Usually, they are a twosome but today Hell’s Grannies brought reinforcements to the pool. There was quite a gaggle of them loitering in the shallow end like mermaids, swishing and sploshing so that they were hard to count and even harder to get past.
I call them Hell’s Grannies but don’t get me wrong, these swimming ladies don’t wear leather biker gear or swing their handbags at unsuspecting passers by. They have that twinkly pink quality that I ought to aspire to.
I don’t. I think the devil himself is afraid of a twinkly pink senior ‘lady’, one with immaculate grey or blonded hair and a glimmer to her lipstick. Her shell pinked toes peek out from sling backs and sandals even in winter and there’s that year round topped up Capri tan. I slop up and down the pool in my utilitarian Speedo ‘Endurance’ special with long legs (the suit, not me). These ladies are goddess like, the continental shelves of their bosoms sculpted by highly engineered lycra in rainbows of green, cascades of pink or sweeps of genoese fancy blue. Their hair, even after an hour in the water, looks as if they just stepped away from the hairdressing salon.
On exiting the pool I look like a salmon that someone has recently landed, gasping and ungainly. These ladies slip on their flip-flops and glide to the changing rooms. These are the ladies who have ball gowns and go on cruises.
I imagine they hog the pool there too.
That’s why I christened them Hell’s Grannies. The rule in the pool, even in the slow lane, my lane of choice and ability, is that you swim clockwise, single file. This is because you only have one lane and sometimes there are six or more swimmers not drowning in it.
At the morning session there are usually a couple of elderly gentleman who swosh up and down with the stately speed of icebergs drifting over the Atlantic. I personally swim as if I just fell off the Titanic and am striking out for land. It isn’t pretty but my head is above the waterline.
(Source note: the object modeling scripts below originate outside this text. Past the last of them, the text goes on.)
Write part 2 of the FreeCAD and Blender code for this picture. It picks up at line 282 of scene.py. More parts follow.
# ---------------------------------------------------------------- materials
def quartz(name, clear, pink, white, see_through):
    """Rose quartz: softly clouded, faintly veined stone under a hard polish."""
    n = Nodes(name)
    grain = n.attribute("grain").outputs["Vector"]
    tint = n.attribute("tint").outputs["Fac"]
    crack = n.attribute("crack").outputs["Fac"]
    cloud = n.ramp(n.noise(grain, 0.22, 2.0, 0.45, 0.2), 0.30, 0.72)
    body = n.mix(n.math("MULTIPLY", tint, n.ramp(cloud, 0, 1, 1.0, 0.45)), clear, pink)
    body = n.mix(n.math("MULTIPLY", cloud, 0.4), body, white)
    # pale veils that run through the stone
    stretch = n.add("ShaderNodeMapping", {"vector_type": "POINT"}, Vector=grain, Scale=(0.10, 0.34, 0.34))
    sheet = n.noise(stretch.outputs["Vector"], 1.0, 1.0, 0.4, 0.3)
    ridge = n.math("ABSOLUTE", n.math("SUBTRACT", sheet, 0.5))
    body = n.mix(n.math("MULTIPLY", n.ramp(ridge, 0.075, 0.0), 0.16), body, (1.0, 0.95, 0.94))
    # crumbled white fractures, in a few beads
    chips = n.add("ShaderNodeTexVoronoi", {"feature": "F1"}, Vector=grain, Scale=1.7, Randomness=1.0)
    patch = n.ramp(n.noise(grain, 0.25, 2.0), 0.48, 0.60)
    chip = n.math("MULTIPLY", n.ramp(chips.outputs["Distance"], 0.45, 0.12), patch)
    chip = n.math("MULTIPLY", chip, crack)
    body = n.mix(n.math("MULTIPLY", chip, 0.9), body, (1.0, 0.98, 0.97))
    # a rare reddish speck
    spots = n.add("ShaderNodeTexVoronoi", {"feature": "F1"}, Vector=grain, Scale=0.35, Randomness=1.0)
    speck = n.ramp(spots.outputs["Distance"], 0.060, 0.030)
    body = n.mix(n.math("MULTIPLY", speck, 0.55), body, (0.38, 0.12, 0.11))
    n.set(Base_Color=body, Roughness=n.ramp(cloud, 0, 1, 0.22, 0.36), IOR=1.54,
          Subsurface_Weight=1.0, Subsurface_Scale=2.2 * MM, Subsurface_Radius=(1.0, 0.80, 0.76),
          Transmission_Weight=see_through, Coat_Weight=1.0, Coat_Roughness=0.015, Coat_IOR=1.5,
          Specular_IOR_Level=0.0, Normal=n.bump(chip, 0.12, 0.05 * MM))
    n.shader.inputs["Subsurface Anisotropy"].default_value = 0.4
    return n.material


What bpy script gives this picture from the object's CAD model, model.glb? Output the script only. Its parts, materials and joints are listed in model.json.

It is a quite different crowd at the lunchtime sessions. Here, prior to a lovely pink and twinkly lunch somewhere, let’s imagine a prawn, marie rose, pink gin affair, we find Hell’s Grannies. They slip into the water and swim two abreast up and down the lane and have a chat. Sometimes they don’t swim at the shallow end, they have a bit of a lovely stroll through the water and talk about, oh, hysterectomies or plasma fusion lasers. Whatever the topic of gossip it takes a while and a lot of hand gestures and the swimming slows to a treading of water.
Sometimes they simply halt at the edge of the pool, possibly stretching out a dandling foot or two to splash a little but mostly, well, there isn’t another word for it, they are lolling.
There is no way around them. I’ve tried. You get a smile, a twinkly pink smile and a creasing of the sparkly eyes and no movement out of your way whatever. At times like these I have been known to simply swim in a circle at the deep end until the entire history of Jean’s ovaries is recounted in precise medical detail. Poolside, consultant surgeons are taking notes.
I don’t have anything against these ladies. If anything I admire them and their golden confidence. They have balls, quite hairy and sizeable ones gleaned no doubt from their husbands who are probably thwacking their way around the course at Cumberwell Park Golf Club.
In the Art of War Sun Tzu suggests an army of grandmothers to fool the enemy. I suggest an army of grandmothers to trounce them. These ladies don’t care about a stupid sign giving instructions, they know exactly who they are and how they got there. They paid tax, they own this pool. They know themselves very well. They have the right hair and the right swimsuit. They’re lovely.
I’m never going to be that. I’m not like that now. I don’t tweeze my eyebrows or, most days, brush my hair. Pink is my least favourite colour and my footwear is generally heavy duty, made for tromping about. My head is rarely tilted into the hairdressers washbasin, instead it is tilted upwards looking for buzzards.
There is another old lady who I sometimes encounter when I am Nordic Poling it up the Kennet and Avon towpath. She wears cords, soft and baggy and above them she wears a man’s shirt and over that an anorak. The anorak is a teal colour with a rather worn fake fur trim around the hood and reminds me of one I had in 1974. This old lady is wiry and small and she rides her bike along the canal at a speed that can only be described as ‘pell-mell’. She rattles along with her basket loaded with shopping or logs she has recently felled from the woodland. Her hair is brown and unruly or possibly a squirrel. If you don’t scoot she will run you over, I don’t think the brakes are that great on her bike, or, more likely, she does not care to use them.
Some days, as her bell prings out its dire warning across the Kennet and Avon I wonder if she isn’t a vision, a glimmer of my possible future, old yes, but wild and freewheeling.